Some days it felt like I could barely breathe because the fear was crushing me. It made me feel sick. I struggled to find different ways to cope with it.

Drink, of course, numbed it briefly. I tried to ask for help, but I couldn’t find the words that would make someone take me seriously. I wanted to be saved. I wanted someone to pick me up and put me in a nice padded room and tell me I would never have to worry about anything ever again. I wanted to go mad, but I was too frightened to, so I just stayed in this perpetual state of unqualified fear.

I had always felt so wrong inside, so empty and broken, that these feelings were normal for me; I had nothing to compare them with. I had never experienced real contentment or peace. I didn’t know what it was like to like myself, let alone to love myself.

And yet, when I began this journey of spiritual awakening and I took responsibility to peel off the layers that kept me trapped, something incredible happened.

It was very subtle.

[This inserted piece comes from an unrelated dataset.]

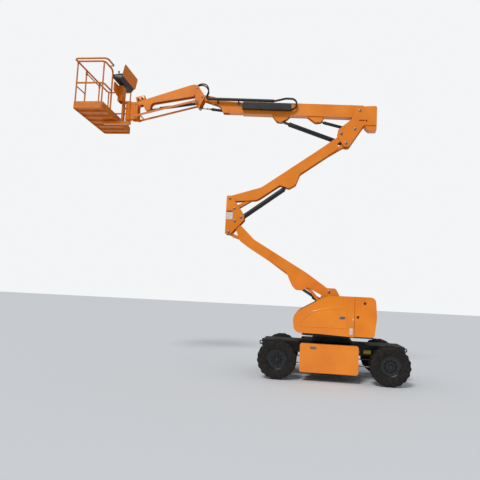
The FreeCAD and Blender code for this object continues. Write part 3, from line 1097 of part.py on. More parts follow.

I almost didn’t notice that anything had changed, but one day I realised I no longer felt ‘wrong’. The feelings of ‘wrongness’ had just gone, evaporated. After that I understood that it was ridiculous to believe that I was revolting or disgusting; I realised I was just an ordinary human being. I was OK. I no longer hated myself.

Something felt very different inside. I felt lighter, freer, unburdened. I just did the work and the results followed. I liked the results, so I kept doing the work and I’ve never stopped, because every day I seem to grow a little more, and finally I realised I loved myself.’

How was this possible, I thought? For thirty years I had felt so totally wrong, and then in the space of a few months my thinking and belief systems had undergone profound and radical change.